Andy Milligan, who made over 30 films in his lifetime, would be on many critics’ list of the worst directors of all time. Yet filmmakers from talking-animal movie factory David DeCoteau to Nicholas Winding Refn have championed his work. His 1968 film The Ghastly Ones, which inspired the title of Jimmy McDonough’s highly entertaining 2001 biography of the director, is as good a place as any to start with this frustrating, primal Z-movie auteur. Crude exploitations that frequently reveal its director’s essentially sadistic view of human nature (don’t even ask what he thought of his mother), Milligan’s films are by the standards of mainstream cinema simply terrible. Yet they’re absolutely fascinating.

A number of his films are streaming in full on YouTube in overexposed, muddy transfers that amplify already poor production values. With titles like Blood! and The Rats Are Coming, the Werewolves Are Here!, these movies seem to promise a conventional grindhouse experience of cheap sets, bad actors and by-the-numbers genre conventions. While they don’t deliver on the pleasures of ordinary sleaze, something keeps you coming back for more. It took several films for Milligan’s aesthetic to click for me, and by then I was determined to watch as much of his work as possible (most of his late ‘60s exploitation films were destroyed by the distributor and are presumed lost). Most sensible cinephiles might consider these films unwatchable; but these films have a distinct personal vision, playing around the fringes of melodrama like a low-rent Fassbinder.

The first color film Milligan made, The Ghastly Ones was one of several projects vaguely set in Victorian times that were shot in and around the director’s very non-Victorian Staten Island home. The films make no attempt to disguise these mid-century locations, and the costumes Milligan designed (under the name Raffine, one of several pseudonyms he used for his various production roles) look like something out of a candy-colored Victorian fever dream.

The premise of The Ghastly Ones blends gothic horror with a distinctly Milligan flavor. After the death of their father, three sisters are set to inherit the family fortune. But the will comes with an unusual stipulation: The daughters, all of them married, are to spend three days with their husbands in the old family home, and fill it with “sexual harmony.” “The house must know married love for three days – a love it had never known from your mother and I.” Naturally that’s not what happens, as Milligan’s oeuvre repeatedly plays out his own bitter history of destructive relationships.

These kinds of interactions go back to Milligan’s work in theater.
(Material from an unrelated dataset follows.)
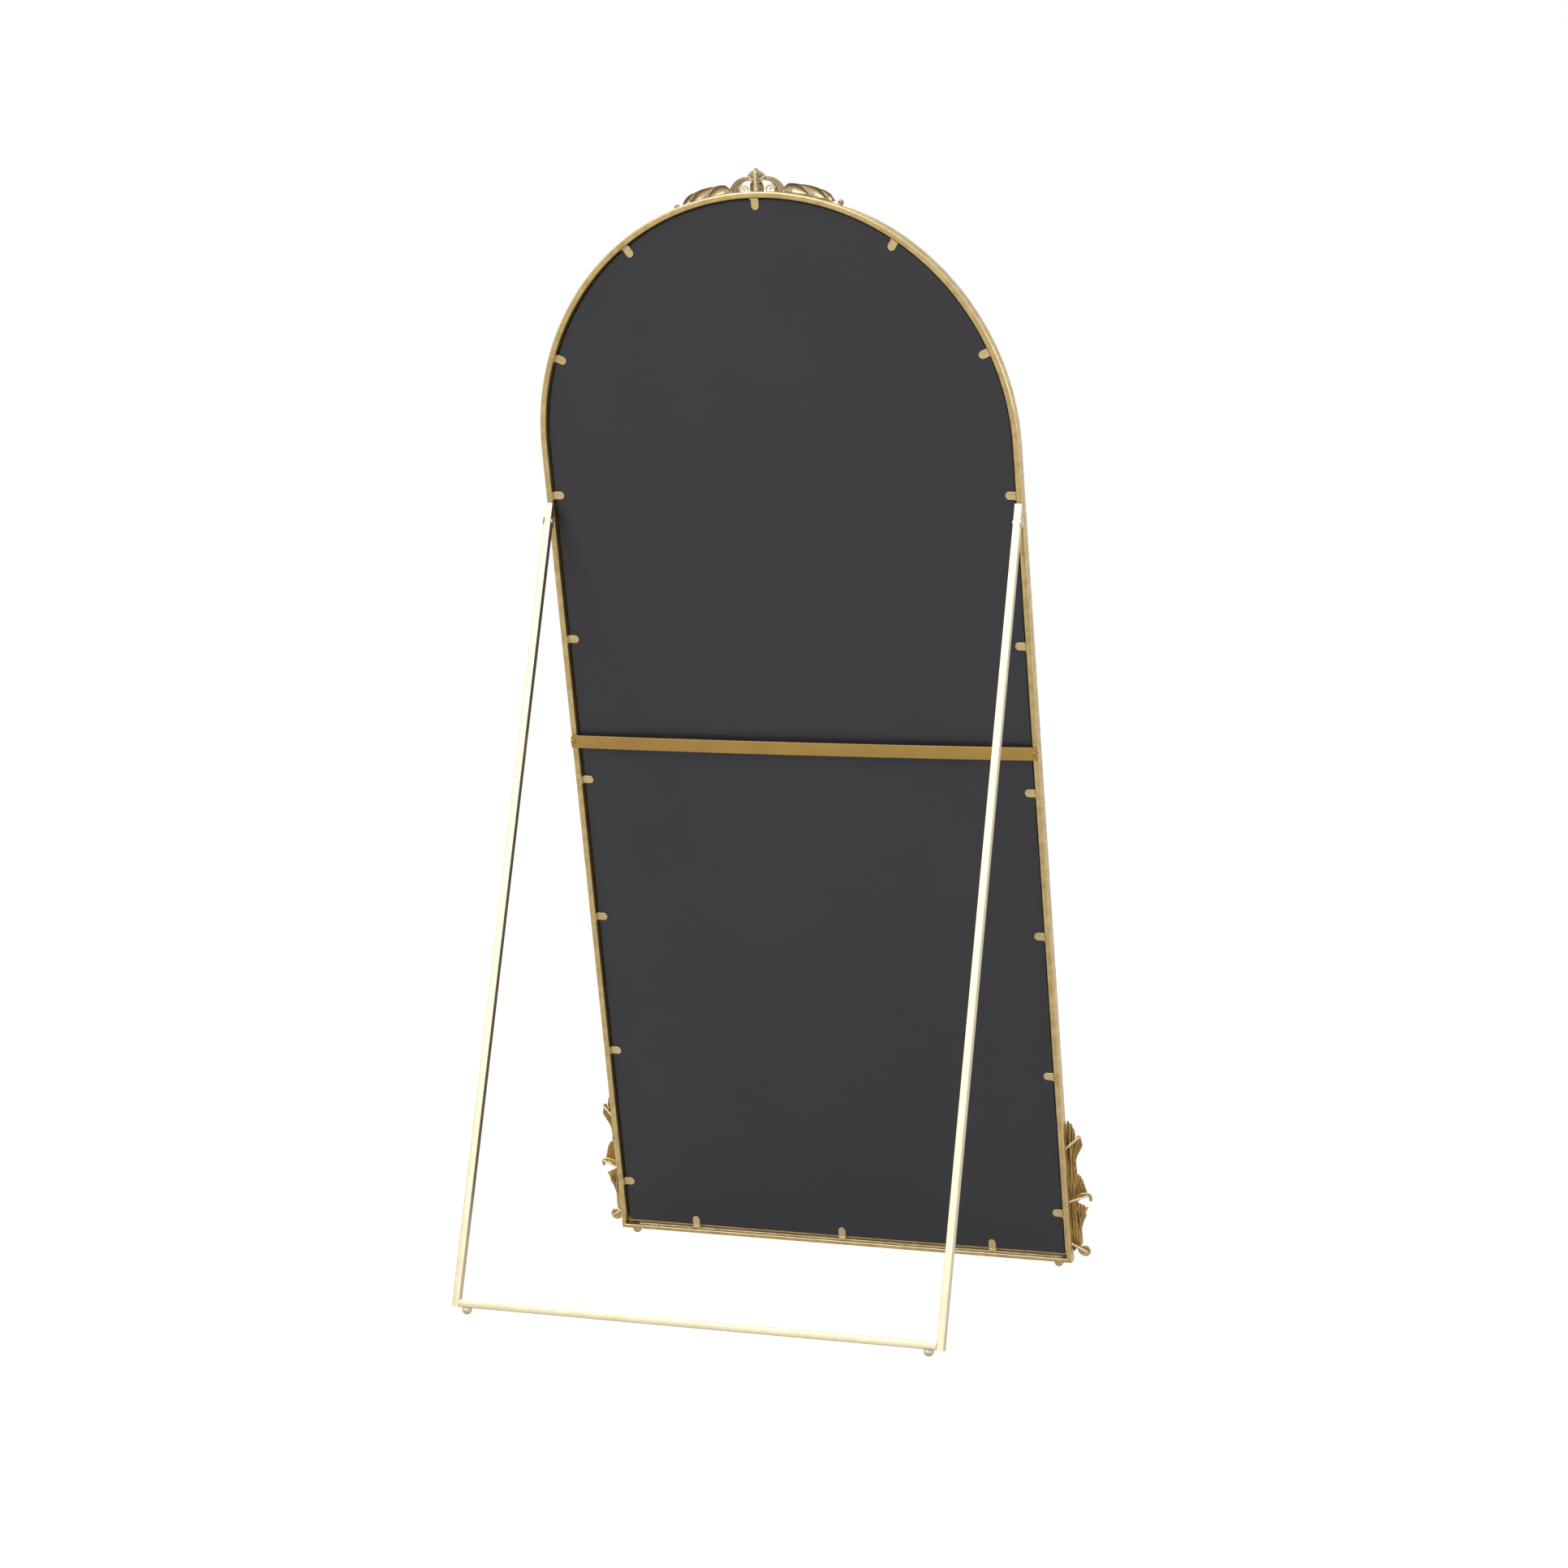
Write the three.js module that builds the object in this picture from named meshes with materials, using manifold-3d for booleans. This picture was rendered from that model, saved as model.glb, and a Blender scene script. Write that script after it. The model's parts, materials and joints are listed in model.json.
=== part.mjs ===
// A leaning floor mirror with an arched frame and a fold-out stand behind it.
// Millimetres, +Z up. The glass faces -Y, the stand stands on the +Y side, and the origin is on the
// floor, below the middle of the whole object.
//
// The mirror is modelled upright in its own group and then leaned back. In that group x runs across
// the mirror, z runs up along it, y = 0 is the frame's rear face and y = -FRAME_DEPTH its front.
// The stand has a group of its own, whose origin is the hinge axis and whose z runs up its legs.

import * as THREE from 'three';
import { mergeVertices } from 'three/addons/utils/BufferGeometryUtils.js';
import Module from 'manifold-3d';

const wasm = await Module();
wasm.setup();

// ---------------------------------------------------------------- driving dimensions

const FRAME_WIDTH = 762;            // over the frame
const STRAIGHT_HEIGHT = 1295;       // bottom edge to the springing of the half-round top
const FRAME_FACE = 9.5;             // width of the bar's face, front and rear
const FRAME_DEPTH = 18;             // front to rear
const FRAME_ROUNDING = 1.2;         // rounding of the bar's long edges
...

Milligan honed his craft as it were in the experimental theatre scene of New York in the late ‘50s and early ‘60s. His experiences here drew out his strengths and weaknesses. While claims of incompetence can certainly be made against his strange fashion sense and composition (thanks in part to the director favoring a 16mm Auricon with a notoriously unreliable viewfinder), he deserves more credit for getting raw performances out of semi-professional actors. Yet while Mulligan directed productions of Shaw and Wilde, he was also drawn to the kind of lurid stage material that would get only more lurid when he moved to film.

Out of this scene came his first film, “Vapors” (1965), a 22-minute short scripted by Hope Stansbury, a future regular in Milligan’s films who was then a waitress at the Greenwich Village theatre where the director began to make his mark. “Vapors” was set among the denizens of a gay bathhouse in New York’s East Village, focusing on the conversation of a bathhouse regular and a married man who is visiting the establishment for the first time. Filmed in stark black and white, the film depicts a desperate and sad milieu. It was one of the few times Milligan, who was gay, explicitly tackled gay material, but you can see his entire career writ large in the strangely charged chaos of this short.

As the unhappily married couples in The Ghastly Ones attempt to earn their inheritance, one pair is interrupted mid-dalliance, much like the central pair in “Vapors” by a group of bathhouse patrons. Milligan’s signature touches are all over the film: the disfigured, homicidal simpleton who’s kept locked away in a room; the evil matriarch; the swirling camera; and the strangest, most toxic of human interactions. The director was infamous for punishing his actors, pushing them emotionally (reminding an older actress, despite her pleas, about the fatal car crash that killed her husband) and physically (the actor playing the homicidal simpleton was forced to gnaw at a rabbit carcass that had begun to turn rancid).

With as unpleasant as all this sounds, why would anyone want to watch these movies? Why did Milligan have a cadre of regulars who would work with him on and off for years? It’s a mystery that I can’t entirely explain. And a single movie like The Ghastly Ones may not convince you that it’s worth it. Yet despite their inherent problems, Milligan’s films are addictive, much as he was addicted to making movies despite the vagaries of shady distributors and troubled productions. He died of AIDS in 1991 and was reportedly buried in a pauper’s grave. Andy Milligan’s work will never be part of the established canon, and with good reason. But what he accomplished in the seedy underbelly of cinema had a unique vision that would be impossible to recreate in the world of “good movies.” His movies can be difficult to watch, but they are in their own strange way rewarding.